A couple of days ago, political pundit and cultural commentator James Poulos posted something regarding the need to shut down Hollywood's
nightmare factories, which are destabilizing our culture. And if he thinks
Hardboiled represents some rough beast crawling towards Bethlehem to be born, he ain't seen nothin' yet.
Because this is a (fictional) film about a documentary film crew going off the reservation and staging the savagery they supposedly came to observe (and film). That's what's so vile to the character of Professor Monroe and he implicates us by making us watch this. And sure, the expected and annoying arguments about, like, what if the savages were civilized and we were really savages, dude, rear their head. So too does the idea that the media makes us violent (while showing us teh sex and violence!). And of course, there's blatant anti-Americanism (with the Professor's parting words about us being the real cannibals, the camera pans over to the street sign for the Avenue of the Americas). But you can't dismiss this film as easily as, for example, hyperstylized action films which apologize for their violence while defending the hero's violence as necessary (or un-hypocritical).
That's because this is a film which makes violence too hyper-real to be cool. The acts of violence committed on screen are comprehensible, but they are crudely shot, as if by someone trying to frame the picture in the moment. The camera lingers too long at the wrong angles, the action is blocked by the perpetrators, and other similar problems emerge. Realism is a style as much as any other, it's true, but here the style is used to deflate the violence and make it register in a new way. In a rare instance, even as the characters are fascinated by their own cruelty, the viewer is disgusted. Think of how many movies work the other way around.
The movie begins with us seeing the wreckage of the crew's adventures: the fearful villagers, the ruined buildings, and the mutilated corpses. Only after seeing all these artifacts of their journey are we permitted to see what they did, so that their cruelty holds no novelty or surprise. Instead, the viewer awaits each new torment with dread, knowing what's coming but powerless to stop it.
Now, needless to say, I don't think we need any more movies like this. I think one viewing is all I can stand. But it is a movie that takes violence as horrific, that is honest about its own nihilistic tendencies. By merely existing, it renders further exploration of hyper-violence unnecessary.

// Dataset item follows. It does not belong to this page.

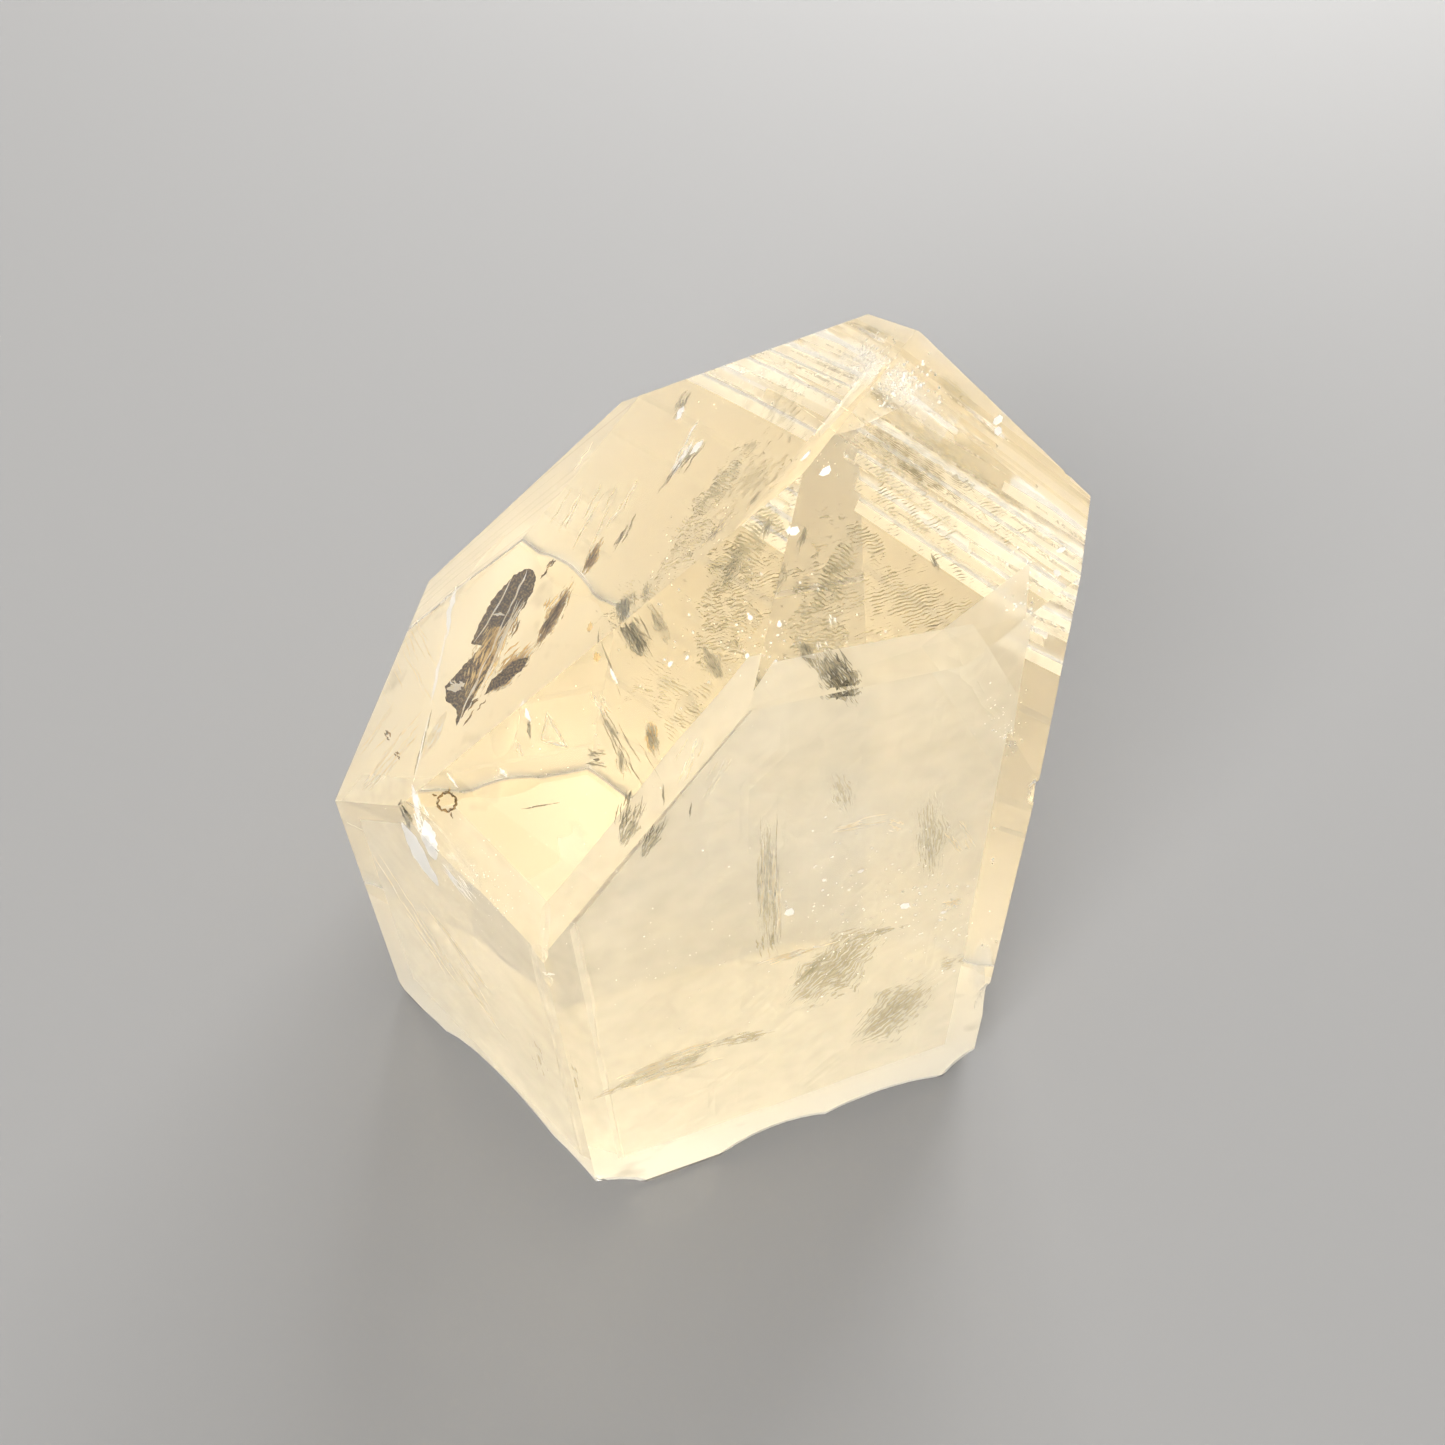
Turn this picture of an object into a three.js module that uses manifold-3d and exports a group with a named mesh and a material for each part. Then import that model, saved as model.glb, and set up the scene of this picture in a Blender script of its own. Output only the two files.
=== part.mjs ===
// A polished quartz point that stands on its cut base: a hexagonal prism under a one-sided rhombohedral tip.
// The stone grew as one piece, so it is one solid. Each flat face is ground off a rough block, as a cutter
// does it, and then the growth ledges of the two natural back faces and the chipped edges are cut in.
// Millimetres, +Z up along the crystal's long axis, front towards -Y.
import * as THREE from "three";
import { mergeVertices } from "three/addons/utils/BufferGeometryUtils.js";
import Module from "manifold-3d";

const wasm = await Module();
wasm.setup();

// ---- Driving dimensions -------------------------------------------------------------------------

const BLOCK = 120; // side of the rough block that the point is ground from
const WHEEL = 200; // side of the grinding block, wider than any face
const BALL_DETAIL = 9; // how finely a chip's shell is divided
const WELD = 1e-4; // corners closer together than this are one

// Each face of the point: which way it looks (azimuth from +X, anticlockwise), how far its outward normal
// rises above level, and its distance from the crystal's axis point on the base.
const PRISM = {
  front: { azimuth: -68.3, rise: 2.8, reach: 17.5 },
  left_front: { azimuth: -134.5, rise: -0.6, reach: 18.9 },
  left_back: { azimuth: 170, rise: -1, reach: 20.9 },
  back_left: { azimuth: 106, rise: 0.5, reach: 20.3 },
  back_right: { azimuth: 48.5, rise: 0.8, reach: 20.3 },
  right: { azimuth: -3.5, rise: 1.6, reach: 22.35 },
};
const TIP = {
  front_slope: { azimuth: -64.8, rise: 27.7, reach: 37.2 },
  left_front_slope: { azimuth: -129.8, rise: 33.7, reach: 36.2 },
  left_back_slope: { azimuth: 166.6, rise: 39.8, reach: 33.6 },
  left_step: { azimuth: 167.5, rise: 38.2, reach: 33.2 },
  left_shoulder: { azimuth: 135.1, rise: 28.8, reach: 33.5 },
  back_left_slope: { azimuth: 107.5, rise: 41.7, reach: 40.95 },
  back_right_slope: { azimuth: 44.5, rise: 32.9, reach: 40.5 },
  tip_bevel: { azimuth: 57.1, rise: 43.7, reach: 47.9 },
  right_bevel: { azimuth: -57.3, rise: 8, reach: 23.5 },
};
const FACES = { ...PRISM, ...TIP, base: { azimuth: 0, rise: -90, reach: 0 } };

const BASE_CHAMFER = 0.4; // width of the ground bevel round the base

// Growth ledges: fine level steps across the back faces, which were left as they grew.
const LEDGE_PROUD = 0.2; // how far the cutting wedge stands out of the face
const LEDGE_SPAN = 30; // half of a full ledge, wider than half of any face
const LEDGE_WANDER = 0.6; // how far a ledge strays from even spacing, in spacings
const SHORT_SHARE = 0.25; // share of the ledges that die out from each side
const SHORT_END = { nearest: -6, stray: 10 }; // where such a ledge ends, along the face from its middle
const VARIES = { least: 0.6, most: 1.4 }; // how the ledges' depths and heights vary, in shares of the usual
const LEDGE_SETS = [
  { face: "back_right", count: 9, from: 33.5, to: 45, depth: 0.16, height: 0.5, seed: 5 },
  { face: "back_right", count: 5, from: 6, to: 31, depth: 0.08, height: 0.6, seed: 23 },
  { face: "back_right_slope", count: 8, from: 46, to: 59, depth: 0.12, height: 0.5, seed: 8 },
  { face: "back_left", count: 7, from: 3, to: 34, depth: 0.08, height: 0.6, seed: 11 },
];

// Two shallow upright flutes on the back faces: how high their middle lies, where along the face, how long.
const FLUTES = [
  { face: "back_left", level: 7.5, along: -3, radius: 2.4, depth: 0.3, stretch: 3.2 },
  { face: "back_right", level: 13, along: 4, radius: 2.4, depth: 0.22, stretch: 2.2 },
];

// ---- Small tools --------------------------------------------------------------------------------

const radians = THREE.MathUtils.degToRad;

// The outward normal of a face.
function normalOf({ azimuth, rise }) {
  const level = Math.cos(radians(rise));
  return new THREE.Vector3(
    level * Math.cos(radians(azimuth)),
    level * Math.sin(radians(azimuth)),
    Math.sin(radians(rise)),
  );
}

// The point where three faces meet.
function corner(first, second, third) {
  const [a, b, c] = [first, second, third].map((name) => normalOf(FACES[name]));
  const [reachA, reachB, reachC] = [first, second, third].map((name) => FACES[name].reach);
  const volume = a.dot(b.clone().cross(c));
  return b
    .clone()
    .cross(c)
    .multiplyScalar(reachA)
    .add(c.clone().cross(a).multiplyScalar(reachB))
    .add(a.clone().cross(b).multiplyScalar(reachC))
    .divideScalar(volume);
}

// A repeatable run of numbers from 0 to 1.
function shuffler(seed) {
  let state = seed;
  return () => {
    state = (state * 16807) % 2147483647;
    return state / 2147483647;
  };
}

// A closed three.js geometry as a solid that can be joined and cut.
function solidOf(geometry) {
  const bare = geometry.clone();
  bare.deleteAttribute("normal");
  bare.deleteAttribute("uv");
  const merged = mergeVertices(bare, WELD);
  return new wasm.Manifold(
    new wasm.Mesh({
      numProp: 3,
      vertProperties: merged.attributes.position.array,
      triVerts: new Uint32Array(merged.index.array),
    }),
  );
}

// ---- Grinding, chipping and growth --------------------------------------------------------------

// Grinds one flat face: takes off everything further out than the face's plane.
function grind(stone, face) {
  const normal = normalOf(face);
  const wheel = new THREE.BoxGeometry(WHEEL, WHEEL, WHEEL);
  wheel.applyQuaternion(new THREE.Quaternion().setFromUnitVectors(new THREE.Vector3(0, 0, 1), normal));
  wheel.translate(...normal.multiplyScalar(face.reach + WHEEL / 2));
  return stone.subtract(solidOf(wheel));
}

// The narrow bevel under a prism face, at 45 degrees round the base.
function chamferUnder(face) {
  const rise = radians(face.rise);
  const reachAtTop = face.reach / Math.cos(rise) - Math.tan(rise) * BASE_CHAMFER;
  return { azimuth: face.azimuth, rise: -45, reach: (reachAtTop - BASE_CHAMFER) / Math.SQRT2 };
}

// A shell-shaped chip: a ball of the given radius bites `depth` into the stone at a point, from outside.
// On a long edge it may be drawn out along the edge.
function chip(stone, { at, from, radius, depth, along = new THREE.Vector3(0, 0, 1), stretch = 1 }) {
  const outward = from.clone().normalize();
  const ball = new THREE.IcosahedronGeometry(radius, BALL_DETAIL);
  ball.scale(1, 1, stretch);
  ball.applyQuaternion(
    new THREE.Quaternion().setFromUnitVectors(new THREE.Vector3(0, 0, 1), along.clone().normalize()),
  );
  ball.translate(...at.clone().addScaledVector(outward, radius - depth));
  return stone.subtract(solidOf(ball));
}

// The directions along and up a face, and the place on it at a given height and distance from its middle.
function onFace(face, level, distance) {
  const normal = normalOf(face);
  const along = new THREE.Vector3(0, 0, 1).cross(normal).normalize();
  const up = normal.clone().cross(along);
  const place = normal.clone().multiplyScalar(face.reach);
  place.addScaledVector(up, (level - place.z) / up.z).addScaledVector(along, distance);
  return { normal, along, up, place };
}

// One level ledge on a face, from u0 to u1 along it: a sharp riser below and a long slope above.
function ledge(stone, face, { level, u0, u1, depth, height }) {
  const { normal, along, up, place } = onFace(face, level, u1);
  const slope = (depth + LEDGE_PROUD) / depth;
  const section = new THREE.Shape([
    new THREE.Vector2(-depth, 0),
    new THREE.Vector2(LEDGE_PROUD, 0),
    new THREE.Vector2(LEDGE_PROUD, height * slope),
  ]);
  const wedge = new THREE.ExtrudeGeometry(section, { depth: u1 - u0, bevelEnabled: false });
  const turned = new THREE.Matrix4().makeBasis(normal, up, along.clone().negate());
  wedge.applyMatrix4(turned.setPosition(place));
  return stone.subtract(solidOf(wedge));
}

// All the ledges of one natural face. Some die out part of the way across.
function growLedges(stone, { face, count, from, to, depth, height, seed }) {
  const next = shuffler(seed);
  const varied = (usual) => usual * (VARIES.least + (VARIES.most - VARIES.least) * next());
  const shortEnd = () => SHORT_END.nearest + SHORT_END.stray * next();
  let grown = stone;
  for (let i = 0; i < count; i += 1) {
    const share = (i + LEDGE_WANDER * next()) / count;
    const dies = next();
    grown = ledge(grown, FACES[face], {
      level: from + (to - from) * share,
      u0: dies < SHORT_SHARE ? shortEnd() : -LEDGE_SPAN,
      u1: dies > 1 - SHORT_SHARE ? shortEnd() : LEDGE_SPAN,
      depth: varied(depth),
      height: varied(height),
    });
  }
  return grown;
}

// A shallow upright flute in a natural face.
function flute(stone, { face, level, along, radius, depth, stretch }) {
  const { normal, up, place } = onFace(FACES[face], level, along);
  return chip(stone, { at: place, from: normal, radius, depth, along: up, stretch });
}

// ---- The point ----------------------------------------------------------------------------------

// Every named flat face, ground one after another off the rough block.
function groundPoint() {
  const block = new THREE.BoxGeometry(BLOCK, BLOCK, BLOCK).translate(0, 0, BLOCK / 2);
  let stone = solidOf(block);
  for (const face of [...Object.values(PRISM), ...Object.values(TIP)]) stone = grind(stone, face);
  for (const face of Object.values(PRISM)) stone = grind(stone, chamferUnder(face));
  return stone;
}

// Chips out of the base's rim, out of the edges and off two corners.
function chipEdges(stone) {
  const frontLeft = corner("base", "front", "left_front");
  const frontRight = corner("base", "front", "right");
  const leftCorner = corner("base", "left_front", "left_back");
  const backLeft = corner("base", "left_back", "back_left");
  const backCorner = corner("base", "back_left", "back_right");
  const rightBack = corner("base", "back_right", "right");
  const shoulder = corner("left_front", "left_step", "left_front_slope");
  const elbow = corner("front", "left_front", "left_front_slope");
  const rightElbow = corner("front", "right_bevel", "right");
  const brow = new THREE.Vector3(-1, -1, 0.7);
  const rightSide = new THREE.Vector3(0.85, -0.55, 0);
  const browChip = { from: brow, along: elbow.clone().sub(shoulder), stretch: 2.8 };
  const between = (a, b, share) => a.clone().lerp(b, share);
  const out = (face, drop) => normalOf(FACES[face]).setZ(-drop);

  const chips = [
    { at: frontLeft, from: new THREE.Vector3(-0.1, -1, -0.5), radius: 10, depth: 2.1 },
    { at: frontRight, from: new THREE.Vector3(1, -0.7, -0.3), radius: 8, depth: 1.6 },
    { at: leftCorner, from: new THREE.Vector3(-1, -0.2, -0.6), radius: 7, depth: 0.4 },
    { at: between(frontLeft, frontRight, 0.47), from: out("front", 0.5), radius: 11, depth: 1.25 },
    { at: between(frontLeft, frontRight, 0.56), from: out("front", 0.9), radius: 7, depth: 0.7 },
    { at: between(frontLeft, frontRight, 0.73), from: out("front", 0.5), radius: 22, depth: 1 },
    { at: between(leftCorner, frontLeft, 0.3), from: out("left_front", 0.7), radius: 16, depth: 0.9 },
    { at: between(leftCorner, frontLeft, 0.58), from: out("left_front", 0.4), radius: 17, depth: 2.4 },
    { at: between(leftCorner, frontLeft, 0.88), from: out("left_front", 0.4), radius: 13, depth: 1.9 },
    { at: between(leftCorner, backLeft, 0.6), from: out("left_back", 0.8), radius: 13, depth: 0.9 },
    { at: between(backLeft, backCorner, 0.35), from: out("back_left", 0.7), radius: 16, depth: 1 },
    { at: between(backLeft, backCorner, 0.7), from: out("back_left", 0.9), radius: 9, depth: 0.8 },
    { at: between(backCorner, rightBack, 0.4), from: out("back_right", 0.7), radius: 18, depth: 1.1 },
    { at: between(backCorner, rightBack, 0.8), from: out("back_right", 0.8), radius: 8, depth: 0.7 },
    { at: between(rightBack, frontRight, 0.5), from: out("right", 0.7), radius: 14, depth: 0.8 },
    { ...browChip, at: between(shoulder, elbow, 0.24), radius: 1.7, depth: 0.5 },
    { ...browChip, at: between(shoulder, elbow, 0.42), radius: 1.1, depth: 0.25 },
    { at: between(shoulder, elbow, 0.98), from: new THREE.Vector3(-0.6, -1, 0.2), radius: 1.6, depth: 0.28 },
    { at: between(elbow, frontLeft, 0.08), from: new THREE.Vector3(-0.5, -1, 0), radius: 1.2, depth: 0.22 },
    { at: between(rightElbow, frontRight, 0.03), from: rightSide, radius: 2.2, depth: 0.4 },
    { at: between(rightElbow, frontRight, 0.7), from: rightSide, radius: 5, depth: 0.6 },
  ];
  return chips.reduce(chip, stone);
}

function buildPoint() {
  let stone = groundPoint();
  for (const set of LEDGE_SETS) stone = growLedges(stone, set);
  for (const each of FLUTES) stone = flute(stone, each);
  return chipEdges(stone);
}

// ---- The scene graph ----------------------------------------------------------------------------

// The finished solid as a mesh, with the middle of its footprint at the origin.
function quartzMesh(stone) {
  const { vertProperties, triVerts } = stone.getMesh();
  const geometry = new THREE.BufferGeometry();
  geometry.setAttribute("position", new THREE.BufferAttribute(vertProperties, 3));
  geometry.setIndex(new THREE.BufferAttribute(triVerts, 1));
  geometry.computeBoundingBox();
  const middle = geometry.boundingBox.getCenter(new THREE.Vector3());
  geometry.translate(-middle.x, -middle.y, -geometry.boundingBox.min.z);
  geometry.computeVertexNormals();
  const quartz = new THREE.MeshStandardMaterial({ color: 0xeddab7, roughness: 0.08, metalness: 0 });
  const mesh = new THREE.Mesh(geometry, quartz);
  mesh.name = "quartz_point";
  return mesh;
}

const group = new THREE.Group();
group.add(quartzMesh(buildPoint()));

export default group;
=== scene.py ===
# %% [markdown]
# # Phantom quartz point
# A clear crystal that grew as one piece and was then ground and polished on its show faces. Its looks come
# from inside: milky phantoms, healed cracks, an iron-stained fracture. They hang in the stone, so they are
# modelled as thin sheets, plates and flakes within the glass, and never painted on the outside.

import math
import random
from typing import NamedTuple

import bmesh
import bpy
from mathutils import Matrix, Vector, noise
from mathutils.bvhtree import BVHTree


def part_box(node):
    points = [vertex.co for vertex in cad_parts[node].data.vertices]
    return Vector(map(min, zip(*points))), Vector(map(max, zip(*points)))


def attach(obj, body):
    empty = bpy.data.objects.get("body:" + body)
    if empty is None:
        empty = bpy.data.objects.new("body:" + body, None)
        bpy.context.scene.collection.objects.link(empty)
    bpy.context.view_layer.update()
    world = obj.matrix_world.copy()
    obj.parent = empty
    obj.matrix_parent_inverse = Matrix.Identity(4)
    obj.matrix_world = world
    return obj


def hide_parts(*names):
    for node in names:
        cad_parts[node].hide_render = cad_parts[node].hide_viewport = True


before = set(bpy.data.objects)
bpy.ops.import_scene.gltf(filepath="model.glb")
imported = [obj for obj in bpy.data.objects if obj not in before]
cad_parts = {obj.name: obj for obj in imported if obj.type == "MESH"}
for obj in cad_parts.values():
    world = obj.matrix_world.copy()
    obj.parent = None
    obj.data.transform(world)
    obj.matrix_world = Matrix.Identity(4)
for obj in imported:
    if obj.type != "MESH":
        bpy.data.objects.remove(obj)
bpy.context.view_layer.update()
MM = 0.001
noise.seed_set(1)  # without a seed of its own, the vector noise differs from run to run
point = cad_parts["quartz_point"]
POINT_LOW, POINT_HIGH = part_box("quartz_point")
print("the point is", round((POINT_HIGH.z - POINT_LOW.z) / MM, 1), "mm tall")

# %% [markdown]
# The camera stands above the front and looks down at the stone. It comes first, because the flaws are placed
# by where they are seen through the polished faces.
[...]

After all, this is a film about American film-makers, armed with curiosity and technology (both an exposition-y newscaster and the Yates himself say something similar), who set out to make a name for themselves. They think they know how to manipulate real life in such a way to become famous (they provide the post title quote during a massacre they carry out) and instead they get hypnotized and then destroyed by their own manipulations. In the film within the film, we get glimpses of the film crew filming themselves filming themselves. By the last shot of the "found" footage, we get a dropped camera filming the bloody head of the lead film-maker rolling on the jungle floor. As both the "found" footage and the ending supertitles make clear, the movie outlives its own directors.
For two other thoughful and somewhat differing takes, see
Jog the Blog and
1000 Misspent Hours and Counting. Neither of them enjoyed it, per se, but they also see something more complex than a
Saw film. Jog also points out the context of the "mondo" films, which were accused of doing what this film pretends to do. I don't think that exculpates what this film does, but it does show that they're exaggerating (and satirizing) already existing tendencies, instead of making them up their own object of criticism. None of those reviews really tease out the obvious political dimensions of this film (partially also a commentary on American imperialism), but that's because those dimensions are the least developed and least complex.